Now that I got that out of my system, onto the rest of what I thought about class. Communication, it's the most important thing for not only school and friends, but also work and family. All communication is two way nowadays with the ability to ask questions and listen as well. Someone talking and nobody listening is equivalent to no communication taking place, so if you want to communicate effectively you need to learn to listen and also talk about things that will make your listening easy on the ears and want to listen rather than forcing to hear you. This is the more difficult and more time consuming method but the end result is always better, just as we saw in class today. Today's class gave me a flashback of just a couple weeks ago when I went to my second interview for a job. I was interviewing again with the same person and all I could think about what what else should I ask for him to know I'm interested? I don't want to ask questions I can find out myself or that I already know the answer of.
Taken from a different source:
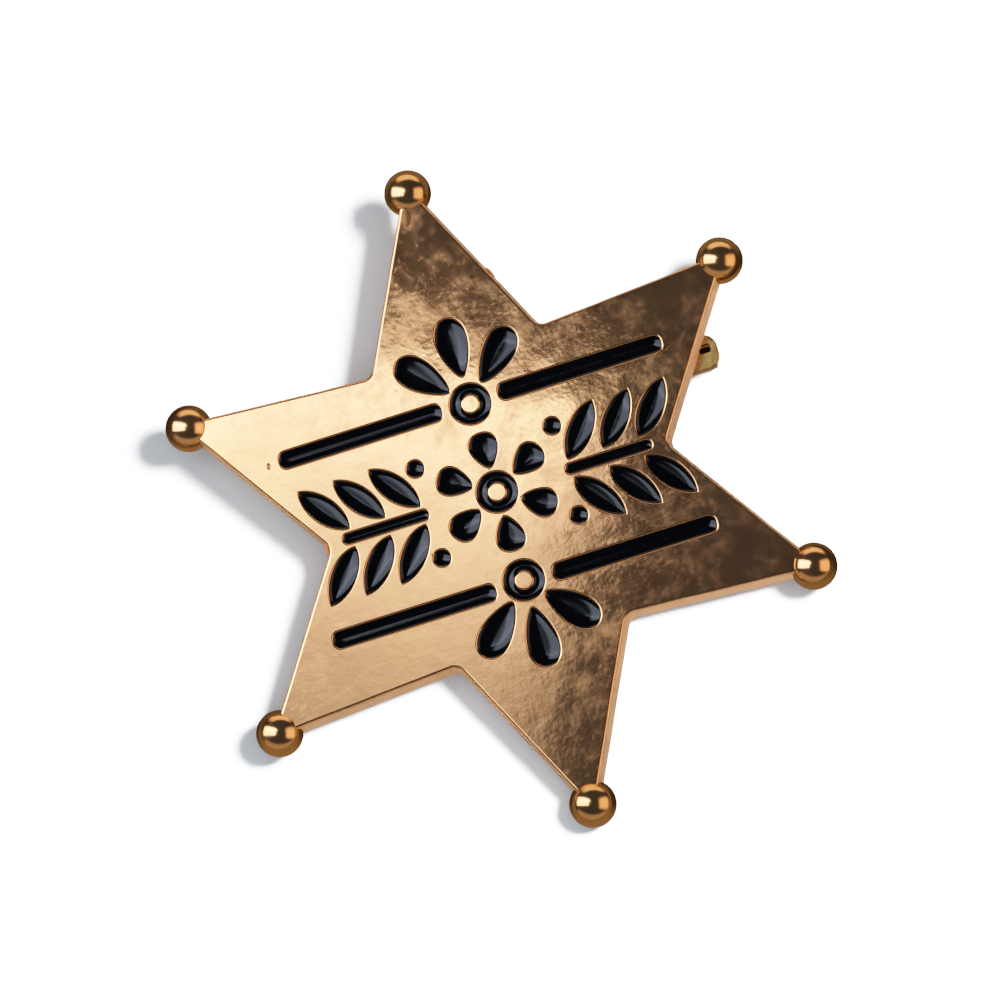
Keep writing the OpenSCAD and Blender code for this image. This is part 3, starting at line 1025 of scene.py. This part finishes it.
def haze(name):
    """Roughness that goes in patches from polished to dull, with fine dull specks"""
    tree, given, out = group(
        name, [("Place", 'Vector'), ("Polished", 'Float'), ("Dull", 'Float')],
        [("Roughness", 'Float')])
    patches = ramp(tree, noise(tree, given["Place"], 330.0, 6.0, Roughness=0.68), 0.46, 0.72)
    dots = ramp(tree, noise(tree, given["Place"], 2300.0, 2.0), 0.62, 0.72)
    both = maths(tree, 'ADD', patches, maths(tree, 'MULTIPLY', dots, 0.5), clamp=True)
    level = add(tree, 'ShaderNodeMapRange', {0: both, 3: given["Polished"],
                                             4: given["Dull"]})
    tree.links.new(level.outputs[0], out.inputs["Roughness"])
    return tree


def cast_skin(name):
    """Height of a cast and plated skin: slow waves, orange peel and fine grain"""
    tree, given, out = group(
        name, [("Place", 'Vector'), ("Waves", 'Float'), ("Peel", 'Float'), ("Grain", 'Float')],
        [("Height", 'Float')])
    total = None
    for socket, scale, detail in (("Waves", 110.0, 1.0), ("Peel", 620.0, 2.0),
                                  ("Grain", 2600.0, 3.0)):
        part = maths(tree, 'MULTIPLY', noise(tree, given["Place"], scale, detail),
                     given[socket])
        total = part if total is None else maths(tree, 'ADD', total, part)
    tree.links.new(total, out.inputs["Height"])
    return tree


def satin_walls(name):
    """Metal that turns satin below the face, where only the mould has touched it"""
    tree, given, out = group(
        name, [("Place", 'Vector'), ("Face Level", 'Float'), ("Metal", 'Float'),
               ("Roughness", 'Float')],
        [("Metallic", 'Float'), ("Roughness", 'Float')])
    split = add(tree, 'ShaderNodeSeparateXYZ', {0: given["Place"]})
    below = maths(tree, 'SUBTRACT', given["Face Level"], split.outputs[2])
    satin = ramp(tree, below, 0.02 * MM, 0.14 * MM)
    for label, full, rest in (("Metallic", given["Metal"], 1.0),
                              ("Roughness", 0.42, given["Roughness"])):
        level = add(tree, 'ShaderNodeMapRange', {0: satin, 3: rest, 4: full})
        tree.links.new(level.outputs[0], out.inputs[label])
    return tree


def painted_lip_shade(name):
    """Painted shade: a brown tone in a band just below the face, over the rounded lips and edges
    """
    tree, given, out = group(
        name, [("Place", 'Vector'), ("Color", 'Color'), ("Tone", 'Color'),
               ("Face Level", 'Float'), ("Band", 'Float'), ("Strength", 'Float')],
        [("Color", 'Color'), ("Mask", 'Float')])
    split = add(tree, 'ShaderNodeSeparateXYZ', {0: given["Place"]})
    below = maths(tree, 'SUBTRACT', given["Face Level"], split.outputs[2])
    depth = maths(tree, 'DIVIDE', below, given["Band"])
    start = ramp(tree, depth, 0.05, 0.6)
    fade = ramp(tree, depth, 3.0, 1.0)
    patches = ramp(tree, noise(tree, given["Place"], 900.0, 3.0), 0.3, 0.6)
    band = maths(tree, 'MULTIPLY', maths(tree, 'MULTIPLY', start, fade), patches)
    mask = maths(tree, 'MULTIPLY', band, given["Strength"], clamp=True)
    tree.links.new(mix_colour(tree, mask, given["Color"], given["Tone"]), out.inputs["Color"])
    tree.links.new(mask, out.inputs["Mask"])
    return tree


def new_finish(name, star):
    """A material with its shader, and the place on the badge as it was on the bench"""
    material = bpy.data.materials.new(name)
    material.use_nodes = True
    tree = material.node_tree
    tree.nodes.clear()
    shader = tree.nodes.new('ShaderNodeBsdfPrincipled')
    output = tree.nodes.new('ShaderNodeOutputMaterial')
    tree.links.new(shader.outputs[0], output.inputs[0])
    coords = tree.nodes.new('ShaderNodeTexCoord')
    lift = Vector((0, 0, star.lift * MM))
    flat = Matrix.Rotation(-star.tilt, 3, 'X') @ -lift
    mapping = add(tree, 'ShaderNodeMapping',
                  {'Vector': coords.outputs['Object'], 'Location': flat,
                   'Rotation': (-star.tilt, 0, 0)})
    return material, tree, shader, mapping.outputs[0]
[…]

This is what I believe the hardest part of any interview is. It's open ground shooting and you don't know where to aim. I finished my interview for what I thought was great, and as I was walking back after the interview with him I asked him a question I believe was the most resounding. "What can I work on?" I was even impressed and I could tell he was too. He was more than happy to tell me and I was more than happy to take it. He said what I could work on for my interview with the next guy in the afternoon and that's exactly what I did. That was the best, most fun, and most rewarding interview I have done thanks to communication.